Predomina la anécdota: breves ejemplos de una conversión o de un castigo, pequeñas escenas de la vida mundanal y conventual, agudezas, respuestas acertadas y también ilustraciones vivas de pasajes de la Biblia. A menudo no tienen más de diez líneas, y manan inagotables de una memoria inmensamente segura y cuidada, y de una observación realista y clara de la vida cotidiana… un cofrecillo de joyas de experiencias, ocurrencias y sabiduría de proverbios. Caesarius asegura solemnemente que no ha inventado o modificado voluntariamente ninguna historia.

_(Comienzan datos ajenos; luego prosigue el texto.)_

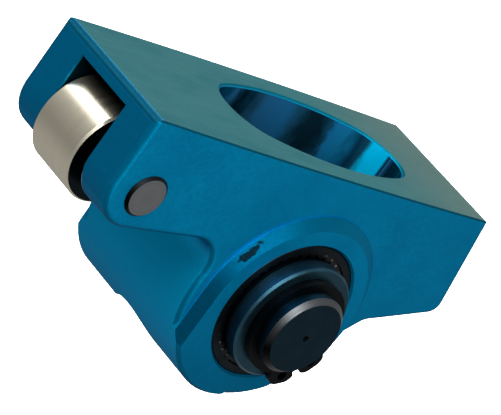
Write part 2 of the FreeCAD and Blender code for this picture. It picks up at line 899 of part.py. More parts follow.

Podemos creerle sin vacilar, incluso cuando calla, con gran discreción, los lugares y nombres propios. También cita sus fuentes en casi todos los casos, y muchas de las personas a las que les debía tal o cual anécdota, aún estaban con vida y muy próximas a él en el momento de escribirse el libro. Algunas historias también tratan procesos que le resultaban psicológicamente incomprensibles al autor, de modo que se atiene aún más fielmente a los hechos, con lo cual a menudo obtiene sin proponérselo efectos de una doble fuerza: así sucede en los relatos conmovedoramente objetivos de suicidios de monjes y monjas, cuyas dudas religiosas y terribles tentaciones le resultaban extrañas y crueles a este narrador sereno y contemplativo.

Sería fácil explotar el material del Dialogus. Pero no me interesa hacerlo, y además se encuentran suficientes pruebas importantes para la historia de la cultura, diligente y bellamente escogidas, en el citado libro de Kaufmann sobre Caesarius.